Rosenberg’s works are often geometric in form, but more and more his shapes are influenced by his love of nature. “I love going to European cities,” he says, “but now all I want to do is go into the mountains, or fishing or mushroom hunting. That’s what we do here — every weekend we go into the forest in New York or New Jersey.”
“I’m way into mushroom subculture,” he says. “The New York Mycalogical Society, which was actually founded by John Cage, has walks every weekend.”
A recent collage Rosenberg made using a Rudolf Steiner book he found on the street in Amsterdam. On its left panel is a recent experiment with paper line drawings. The rocks he picked up on the beach in Oahu in February.
Old matchbook labels from Europe, picked up on eBay.
“This is an instant collection I found at an amazing estate sale a few weeks ago, at a brownstone uptown,” Rosenberg says. “They were selling everything in the house, but the kid had been collecting all of these No Parking signs from around New York for years. The amazing thing about this is that he took all of the parking signs for all of the days, scanned them, and then made one that said No Parking Yesterday, which is so brilliant. This was with all of this stuff in the basement. He’d made all of these greeting cards, too. He was really into Xeroxing.”
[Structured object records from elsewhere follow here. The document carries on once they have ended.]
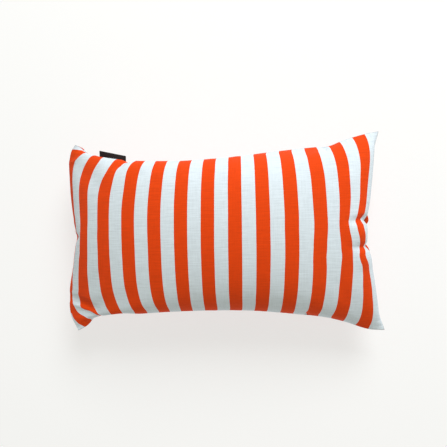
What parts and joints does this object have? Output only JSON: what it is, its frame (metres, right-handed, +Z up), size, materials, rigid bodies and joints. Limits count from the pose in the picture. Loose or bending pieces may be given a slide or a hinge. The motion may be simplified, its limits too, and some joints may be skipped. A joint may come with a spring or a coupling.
{
  "type": "lumbar back cushion",
  "caption": "Filled rectangular lumbar cushion in striped canvas with a knife-edge seam, drawn-in sides, corner ears and a small folded tab.",
  "frame": {"origin": "centre of the footprint, on the surface that the cushion lies on", "axes": "+X along the length, +Y towards the long side that holds the tab, +Z up through the crown of the front panel"},
  "size_m": [0.4719, 0.2875, 0.1372],
  "materials": {
    "striped_canvas": "matt woven canvas in orange and white stripes along the height",
    "tab_leather": "dark brown, low sheen, left bare"
  },
  "bodies": {
    "root": {"cushion": "striped_canvas", "label_tab": "tab_leather"}
  },
  "joints": []
}
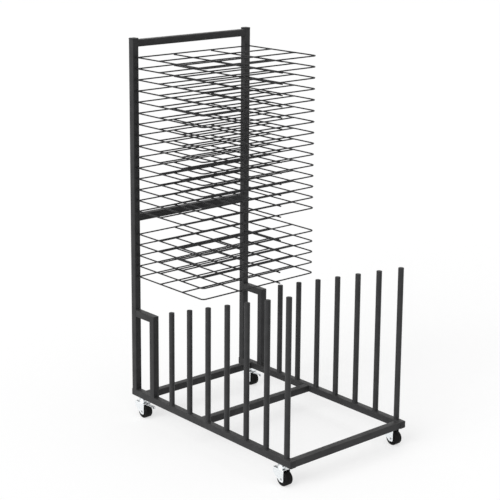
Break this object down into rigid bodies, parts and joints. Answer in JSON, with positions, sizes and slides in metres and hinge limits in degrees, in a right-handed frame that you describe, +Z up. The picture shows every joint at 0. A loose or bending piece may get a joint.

Rosenberg's plastic-bag collection. “I could take it down but you’d be drowning in plastic bags,” he says. “The Plastic Bag Happenings at Kiosk and in Finland made the collection so much better.”
From the bags, Rosenberg has been sewing useful objects to sell at Kiosk. He often makes them submarine-shaped like this one to accommodate items like pencils and knitting needles. “I’m working on quilting the plastic to hold things like cameras.”
Rosenberg recently began collecting paper bags as well. “The plastic-bag collection includes things people have given me, but this is all me, which is really sad,” he laughs.
More paper ephemera. “When I travel, I collect every paper thing that could possibly pass through your hands,” Rosenberg says. “They all have beautiful textures to them. I keep them all and they somehow make their way into my work.”
A batik fabric from Senegal underneath a guidebook to sewing traditional African clothes. “Our godson James’s birthday was this past weekend so I made him a dashiki out of this,” Rosenberg says.
Rosenberg’s desk. At the bottom is a set of watercolors his mother, also an artist, bought for him. "I guess I grew up in a colorful house," Rosenberg says. "Didn't everyone?"
In the corner, a rare moment of calm. Of his often cluttered working space, he says, “I try to tone it down. I’ve tried to make my studio a serene place. I often think, wow, how nice for these artists whose studios have tables that are like empty. But it just doesn’t work for me. I need constant visual stimulation.”